Wolfgang Kasper, emeritus Professor of Economics at UNSW Canberra, combined an academic career with applied policy work for the German Council of Economic Advisers, as a Harvard Adviser to the Malaysian Treasury, the Reserve Bank of Australia and the Federal Reserve of San Francisco.

A frequent contributor and dear friend of Quadrant, Wolfgang passed away on August 13, 2023, while visiting North Queensland. Jeff Bennett and Greg Lindsay wrote a sympathetic tribute in the Australian Financial Review

 

7 thoughts on “Inflation: A Primer for the Bemused

  • Davidovich says:

    I remember the Whitlam era with anger. I had a reasonable job paying about $7,000pa and my wife and I had $2000 saved towards a deposit for a house. A good house was on the market for $16,000 and we needed just $2,000 more to make a deposit. Whitlam came in and within 6 moths that house price raced to $64,000 but my salary changed very little.We were forced to rent for many years before we could even contemplate buying a house.

  • nfw says:

    Interest rates? Let me know you poor dears when they reach 13.5%. My wife and I were lucky not to feel Keating’s 19%. in the “recession we had to have”.

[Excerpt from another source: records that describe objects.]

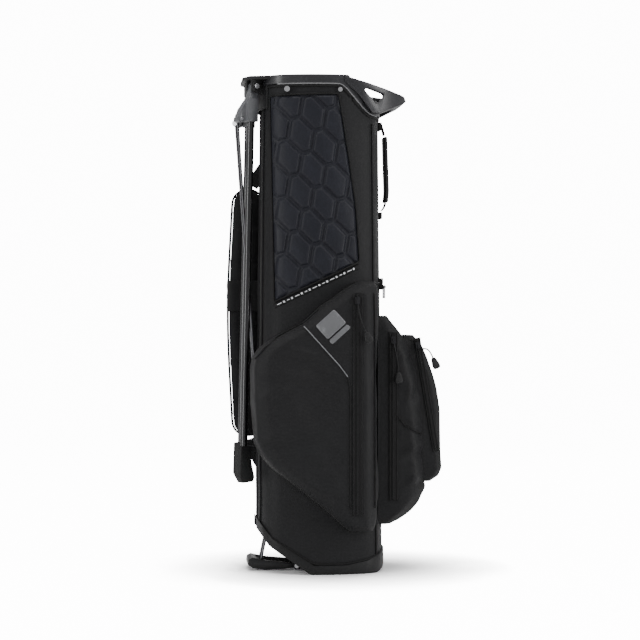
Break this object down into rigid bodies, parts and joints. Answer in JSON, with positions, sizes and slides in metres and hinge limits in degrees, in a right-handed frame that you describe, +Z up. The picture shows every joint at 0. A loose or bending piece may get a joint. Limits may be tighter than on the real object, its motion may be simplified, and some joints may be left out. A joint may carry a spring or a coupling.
{
  "type": "golf stand bag",
  "caption": "Upright golf bag with moulded base and collar, fold-out stand legs worked by a foot lever, zipped pockets, divided mouth and padded carry straps.",
  "frame": {"origin": "on the floor, under the middle of the tube, on the flat sole of the base moulding", "axes": "+Z up the tube, -X towards the stand legs, +X towards the ball pocket, -Y towards the clothing pocket"},
  "size_m": [0.377, 0.304, 0.889],
  "materials": {
    "shell_fabric": "woven ripstop, slight sheen",
    "quilt_fabric": "quilted hexagon cells",
    "pocket_fabric": "woven",
    "pad_fabric": "soft padded mesh",
    "divider_fabric": "plain",
    "webbing": "ribbed webbing",
    "trim_tape": "printed dashes on dark tape",
    "cord": "braided cord",
    "zip_tape": "coil zip",
    "grip_rubber": "moulded",
    "foot_rubber": "moulded",
    "frame_plastic": "fine grain",
    "tub_plastic": "fine grain",
    "leg_head_grey": "light grey moulding",
    "leg_tube_gloss": "gloss black anodised",
    "rod_steel": "drawn wire",
    "pin_steel": "bright",
    "stay_plastic": "glass fibre rod",
    "slider_metal": "gunmetal",
    "emblem_film": "glossy film"
  },
  "bodies": {
    "bag": {"front_spine": "shell_fabric", "body_panel_left": "shell_fabric", "body_panel_right": "shell_fabric", "body_panel_back": "shell_fabric", "base_tub": "tub_plastic", "lever_hinge_pin": "pin_steel", "top_collar": "frame_plastic", "grab_handle": "frame_plastic", "divider_frame": "frame_plastic", "divider_panels": "divider_fabric", "spine_stays": "stay_plastic", "leg_bracket": "frame_plastic", "leg_pivot_bolts": "pin_steel", "apparel_pocket": "pocket_fabric", "ball_pocket": "pocket_fabric", "accessory_pocket": "pocket_fabric", "apparel_zip_tape": "zip_tape", "ball_zip_tape": "zip_tape", "accessory_zip_tape": "zip_tape", "quilted_panel": "quilt_fabric", "trim_tape": "trim_tape", "panel_rivets": "pin_steel", "emblem_patch": "emblem_film", "lift_sleeve": "grip_rubber", "lift_webbing": "webbing", "lift_anchors": "webbing", "ring_tab": "webbing", "hip_pad": "pad_fabric", "shoulder_pad_front": "pad_fabric", "shoulder_pad_back": "pad_fabric", "pad_keeper": "webbing", "strap_hub": "frame_plastic", "strap_webbing": "webbing", "strap_anchors": "webbing"},
    "leg_left": {"leg_head_left": "leg_head_grey", "leg_tube_left": "leg_tube_gloss", "leg_foot_left": "foot_rubber", "horn_pin_left": "pin_steel"},
    "leg_right": {"leg_head_right": "leg_head_grey", "leg_tube_right": "leg_tube_gloss", "leg_foot_right": "foot_rubber", "horn_pin_right": "pin_steel"},
    "push_rod_left": {"push_rod_left": "rod_steel"},
    "push_rod_right": {"push_rod_right": "rod_steel"},
    "foot_lever": {"foot_lever": "frame_plastic"},
    "apparel_zip_slider": {"apparel_slider": "slider_metal", "apparel_pull_cord": "cord", "apparel_pull_grip": "grip_rubber"},
    "ball_zip_slider": {"ball_slider": "slider_metal", "ball_pull_cord": "cord", "ball_pull_grip": "grip_rubber"},
    "accessory_zip_slider": {"accessory_slider": "slider_metal", "accessory_pull_cord": "cord", "accessory_pull_grip": "grip_rubber"},
    "hanging_ring": {"tab_ring": "pin_steel"}
  },
  "joints": [
    {"name": "leg_left_swing", "type": "hinge", "parent": "bag", "child": "leg_left", "pos_m": [-0.12, -0.046, 0.872], "axis": [-0.4226, 0.9063, 0], "range_deg": [0, 35]},
    {"name": "leg_right_swing", "type": "hinge", "parent": "bag", "child": "leg_right", "pos_m": [-0.12, 0.046, 0.872], "axis": [0.4226, 0.9063, 0], "range_deg": [0, 35]},
    {"name": "foot_lever_tilt", "type": "hinge", "parent": "bag", "child": "foot_lever", "pos_m": [-0.042, 0, 0.008], "axis": [0, 1, 0], "range_deg": [0, 24.8]},
    {"name": "push_rod_left_turn", "type": "hinge", "parent": "leg_left", "child": "push_rod_left", "pos_m": [-0.14894, -0.03599, 0.814], "axis": [-0.4226, 0.9063, 0], "range_deg": [-37.8, 0]},
    {"name": "push_rod_right_turn", "type": "hinge", "parent": "leg_right", "child": "push_rod_right", "pos_m": [-0.14894, 0.03599, 0.814], "axis": [0.4226, 0.9063, 0], "range_deg": [-37.8, 0]},
    {"name": "apparel_zip_run", "type": "slide", "parent": "bag", "child": "apparel_zip_slider", "axis": [0, 0, -1], "range_m": [0, 0.36]},
    {"name": "ball_zip_run", "type": "slide", "parent": "bag", "child": "ball_zip_slider", "axis": [0, 0, -1], "range_m": [0, 0.272]},
    {"name": "accessory_zip_run", "type": "slide", "parent": "bag", "child": "accessory_zip_slider", "axis": [0.1683, 0, -0.9857], "range_m": [0, 0.175]},
    {"name": "hanging_ring_swing", "type": "hinge", "parent": "bag", "child": "hanging_ring", "pos_m": [0.11699, -0.036, 0.512], "axis": [0, -1, 0], "range_deg": [0, 90]}
  ],
  "couplings": [
    {"joint": "leg_right_swing", "follows": "leg_left_swing", "ratio": 1},
    {"joint": "foot_lever_tilt", "follows": "leg_left_swing", "ratio": 0.7072},
    {"joint": "push_rod_left_turn", "follows": "leg_left_swing", "ratio": -1.079},
    {"joint": "push_rod_right_turn", "follows": "leg_left_swing", "ratio": -1.079}
  ]
}
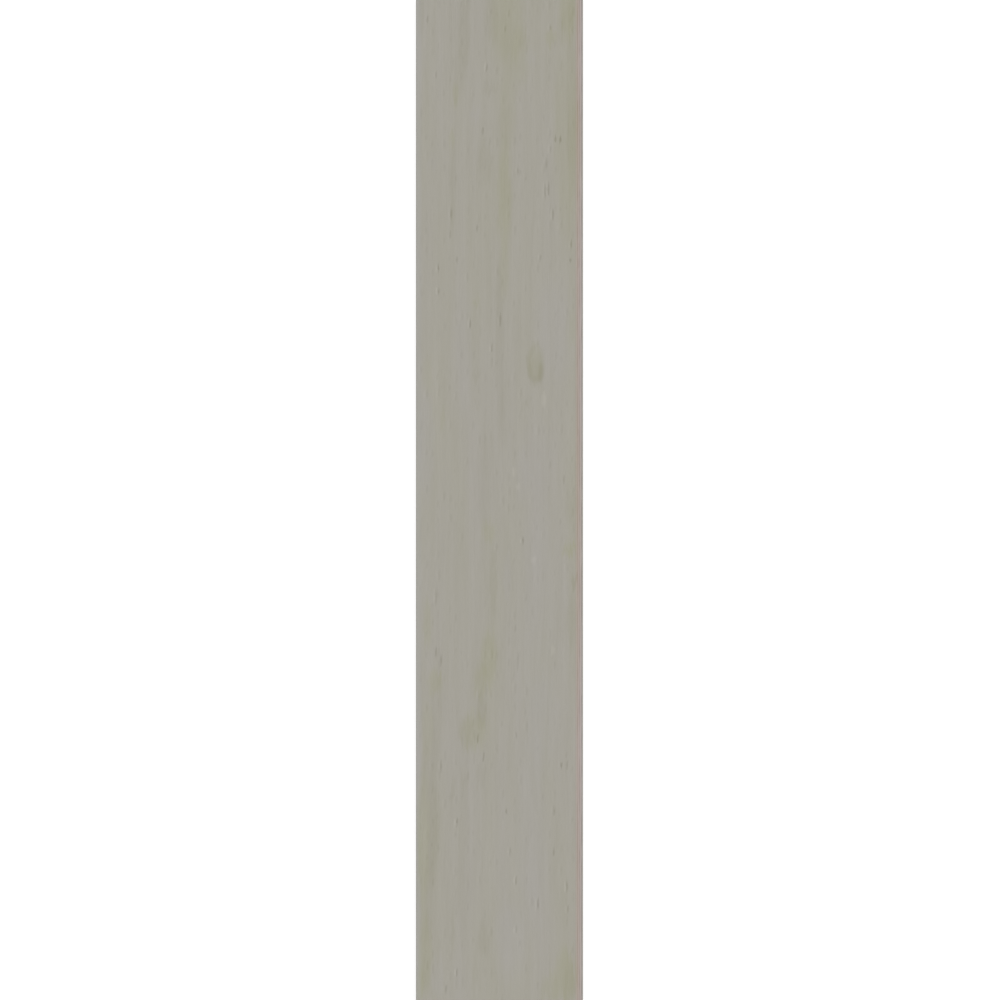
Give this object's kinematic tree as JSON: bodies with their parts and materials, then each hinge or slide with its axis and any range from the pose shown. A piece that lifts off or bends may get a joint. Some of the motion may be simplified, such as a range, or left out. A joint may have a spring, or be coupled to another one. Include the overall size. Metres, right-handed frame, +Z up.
{
  "type": "wood look porcelain plank tile",
  "caption": "Long flat rectangular floor and wall tile with wood grain on its face, finely bevelled square edges and a back of shallow cells that keys into mortar.",
  "frame": {"origin": "middle of the underside, on the plane of the back's ribs and rim", "axes": "+Z up out of the wood look face, Y along the plank, X across it"},
  "size_m": [0.2, 1.2, 0.009],
  "materials": {
    "fired_porcelain": "matte"
  },
  "bodies": {
    "root": {"plank_tile": "fired_porcelain"}
  },
  "joints": []
}
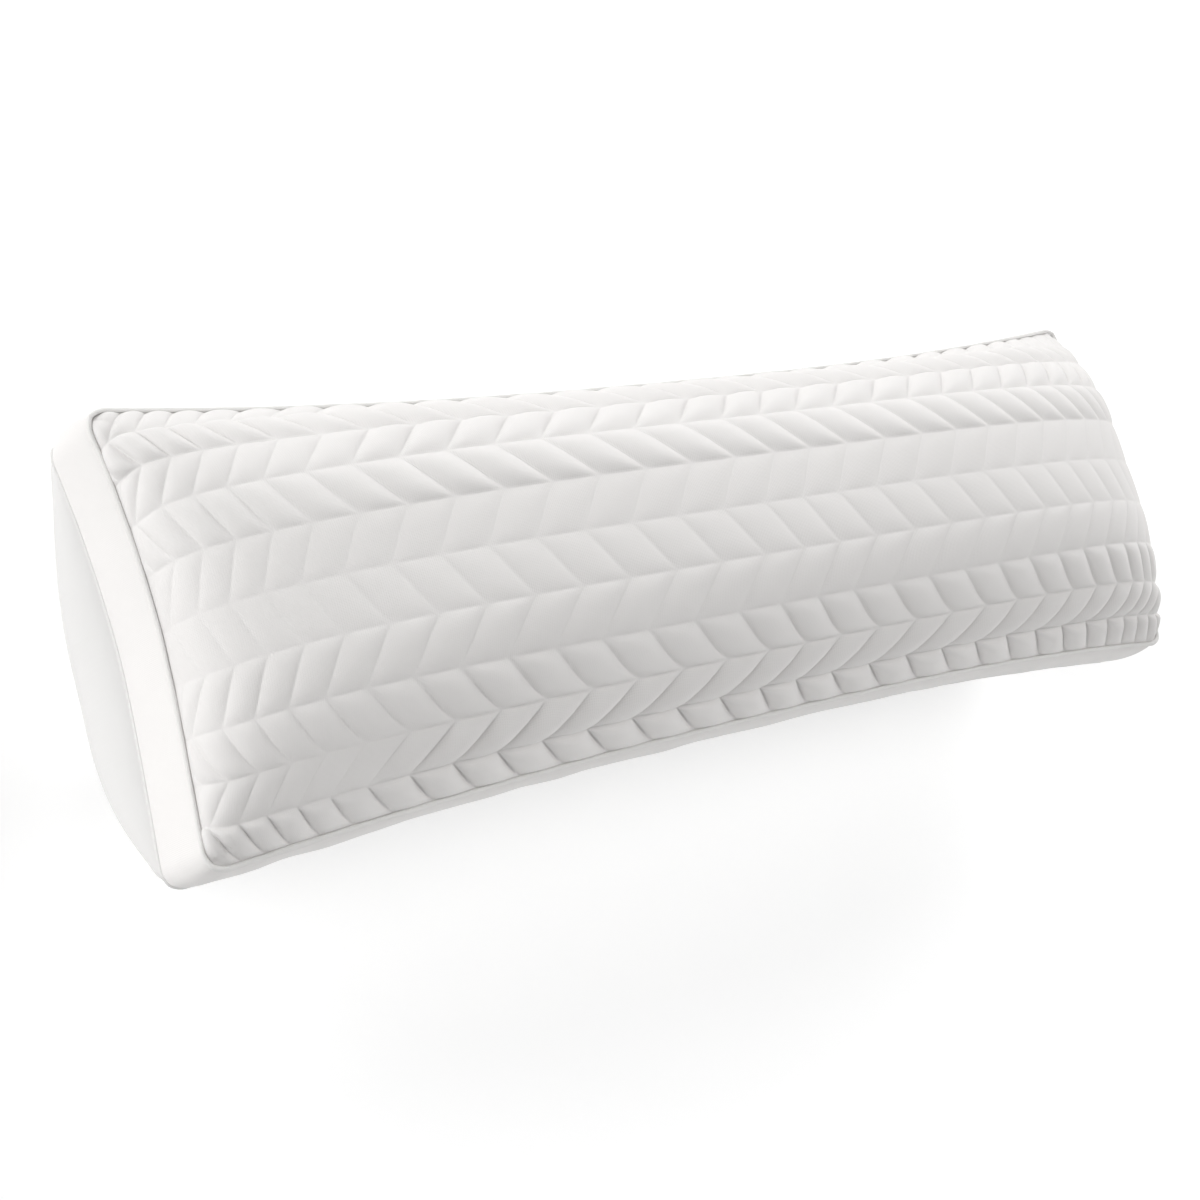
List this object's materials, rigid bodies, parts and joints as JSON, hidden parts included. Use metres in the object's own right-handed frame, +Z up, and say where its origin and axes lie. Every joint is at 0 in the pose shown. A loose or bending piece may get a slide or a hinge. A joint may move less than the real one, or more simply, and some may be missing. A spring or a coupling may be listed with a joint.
{
  "type": "body pillow",
  "caption": "Long boxed body pillow with a crowned herringbone-quilted front, plain side strip and plain bulging back, and a welt in both seams, lying on its back.",
  "frame": {"origin": "middle of the pillow's box, on the surface it lies on, which is the plane of the back's flat spot", "axes": "+X along the pillow's length, +Y across its width, +Z up, out of the quilted front"},
  "size_m": [1.3256, 0.4138, 0.3643],
  "materials": {
    "quilted_front": "soft matt knit with a fine rib, sewn into slanting puffed cells",
    "plain_strip": "smooth matt knit",
    "plain_back": "smooth matt knit",
    "front_welt": "smooth matt folded cloth over a thin cord",
    "back_welt": "smooth matt folded seam edge"
  },
  "bodies": {
    "root": {"front_panel": "quilted_front", "gusset": "plain_strip", "back_panel": "plain_back", "front_piping": "front_welt", "back_piping": "back_welt"}
  },
  "joints": []
}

    • Botswana O'Hooligan says:

      Yairs nfw but remember that inflation was over 10% so in “real” terms the interest rate was about 9%. Money matters are interesting because most people simply do not understand them and most of us would know or have heard of someone getting a windfall from an inheritance or in lotto and blowing the lot in short order. I don’t understand money matters either but I started fending for myself before age 14 and have always paid cash, even for houses except when except when I have had enough assets to be able to pay the debt out if the lending interest rates start to equal the return on investments. That way you are working for yourself and not for a bunch of bankers as well. The young grizzle about never being able to own a house as they tool about in newish cars, go for nice holidays, eat out, buy coffee at $5 a cup, get Pizzas delivered, ditto shopping, the whole nine yards and never give a thought about we older folk who didn’t lie in a bed of roses either. The tears of laughter course down my starboard leg (dress to the right) when Mr. Albenese speaks of a poor childhood in a council flat for I never even had a bedroom but a corner of a verandah open to the elements. Poor Mr. Albenese for not only did he do it tough but he doesn’t understand monetary stuff either and he has the windfall of the top job!

  • pgang says:

    I was in Zimbabwe just as hyperinflation took off around 2002. The local currency lost half its value in a weekend. The people were very despondent – they had wanted none of Mugabe’s idiocy.
    And boy, am I tired of Boomers moaning about their 19% interest rates after they voted in Whitlam and turned Australia into a socialist paradise. At least they owned something. In those days we young folk were begging for work. We had signs up in the window of the rental (6 of us living there), asking for work. We used to go door to door asking for work. I managed to get a tax driver’s licence working 60 hours a week at nights for about $4 an hour. Had to ride a push bike to and from the owner’s house, some distance away. In the end I got work in the public service. It was like I’d been airlifted into a tropical island paradise with a huge bubble keeping all the badness out. In the end the lack of reality did for me and I had to leave it.

  • ianl says:

    >”One dollar note bought you nearly fifteen litres of petrol.”<

    Yep. I budgeted AUD$2 per week for a full tank … and at that time I had a girlfriend who lived in the Sutherland shire while I rented in the inner north shore, so fuel mattered.

  • pgang says:

    Nice to read this alongside Peter Smith’s article. Quadrant at its best. In high school economics we were taught that inflation was necessary to create jobs. It always felt wrong. No wonder I’m confused. I remember our teacher being savagely opposed to IR reform because everybody would be worse off without collective bargaining – we were being taught by a communist.
    I think I was half right yesterday in suggesting the reserve bank should leave interest rates alone. I don’t quite yet understand how they would control ‘growth in the money supply’ but presumably this would be achieved through bond sales, and it would be linked to production or some other real measure.